Were you in a mood with Lena?
I said, “Listen, kid.” I said, “Look, I’m not a sexist, doll, but I’m trying to tell you something … I’m gonna tell you how to direct this show.” I don’t really do much of this kind of stuff. I don’t like it. But when I got there, it was actually really fun. She’s got a real vibe to her, that one. If I was her age and I was in charge and shit like that, I would be either really harried, like really overwhelmed and feel tired and rushed and miserable — or just be a general dick. But she’s got a good vibe to her.

What direction did she give you and Alex Karpovsky?
They had a written scene and then she had us improv a little bit, just to keep playing around with it. And then they cut it together.
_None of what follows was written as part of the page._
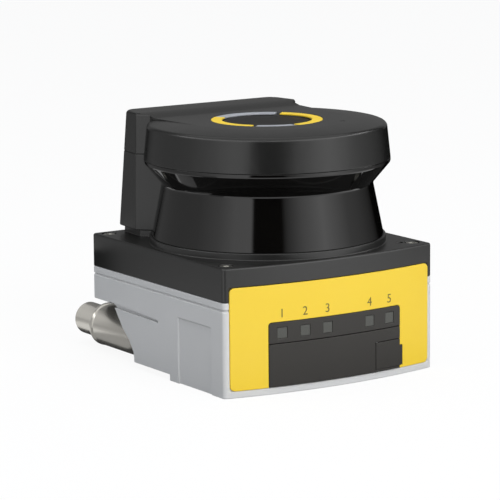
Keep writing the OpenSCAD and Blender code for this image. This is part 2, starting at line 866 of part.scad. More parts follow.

But the only time I asked for help was with the “croissant-shaped purse” — she was explaining to me about the croissant-shaped purse. She was like, “You know, it’s just a croissant … ” And I was like, “Sorry, no, I don’t know, ‘cause I’m a man.” [Shouts.] "Why would I know what a goddamn croissant-shaped purse is fucking like?" I mean, I don’t look at a purse and go, “Oh, croissant.” I don’t know what this purse is.

Okay, so she had to explain it to you.
I mean, I understand what a croissant is. By the way, people are critiquing me on Twitter for how I pronounced croissant. I fucking pronounced it correctly: kwah-sant! I pronounced it like a Frenchman. These people are like, Oh, ha-ha, fucking pronounce it kru-sant. You fucking idiots. But yeah, I understood what it meant, I guess, but I couldn’t picture a croissant-shaped purse for some reason.

What about your glasses? Did they help you get into character?
Yeah, people have been bringing those up. I have to say, I really liked wearing them. It was fun. I feel like they did help me get into character.  

Did this whole experience make you itch for your own scripted show?
Oh yeah, of course you always itch for your own stuff, but I do that all the time anyway. I don’t need to be on Girls to be furious that I don’t have my own show.

That’s not what I meant!
No, that’s what I meant.

So do you think you’ll be back next season?
I don’t know. Maybe. Let’s put it this way: It’s definitely fun, but if the show hinges on fucking Grumpy’s, we’re in deep trouble. But now that Ray’s broken up [with Shoshanna], yeah, maybe I’ll be his mentor every week.

I just saw Amy Schumer do stand-up.
Oh, hilarious.

She’s so funny.
We just had a Twitter war going on today over our Girls performances. She was the one at the party [with Adam and Natalia]. She was like, “Oh, you blew my cousin. You gave my cousin a blow job." So she tweeted something about, “I don’t want to compete with you about who was better on Girls” — and then she hashtagged me or something. So then I wrote back and it turned into a little Twitter war.

She did get the dirtier lines.
Yeah, exactly, and I’m playing a fucking straight-arrow goddamn coffee shop owner instead of making blow job jokes — who’s gonna get bigger laughs?

You got pretty big laughs anyway. Were you surprised by the response?
Yes! I swear to God, I expected nothing other than me promoting it. I figured they’d cut it down to one line.

What was the craziest thing you heard since you’ve done it?
That people liked me, that I was a good actor. [Laughs.] That was crazy enough.

Are you working on a show of your own?
That I’ve written? Yeah. It’s called The Cop Show. It’s basically a show about a cop show, a comedy about a cop show. I’d play the cop. Like, the typical grizzled cop on a cop show. It could be funny, you know?

Yeah, but are you pulling my leg or are you serious?
No, I swear to God! I swear to God.

All right, sounds good. This has been awesome. Thank you so much for everything and for saying hi to me when I was a freshman.
[Groans.] And your name is Tammy?

Patti.
How do you spell it?

P-A-T-T-I.
Oh, Patti! Okay! Where are you from? I always want to know where everybody’s from.

Originally from Suffolk County, Long Island.
Oh! Anybody says Islip or fucking Brentwood, I just laugh, you know? I go up to McGuire’s up there, you know the comedy club? And I swear to God, there’s something about those people — it’s like we just connect. I just come out there and go, “Jesus Christ, what happened?” And they just start laughing. Fucking American dream. Just everybody out there, it’s hilarious. Love it. Suffolk County.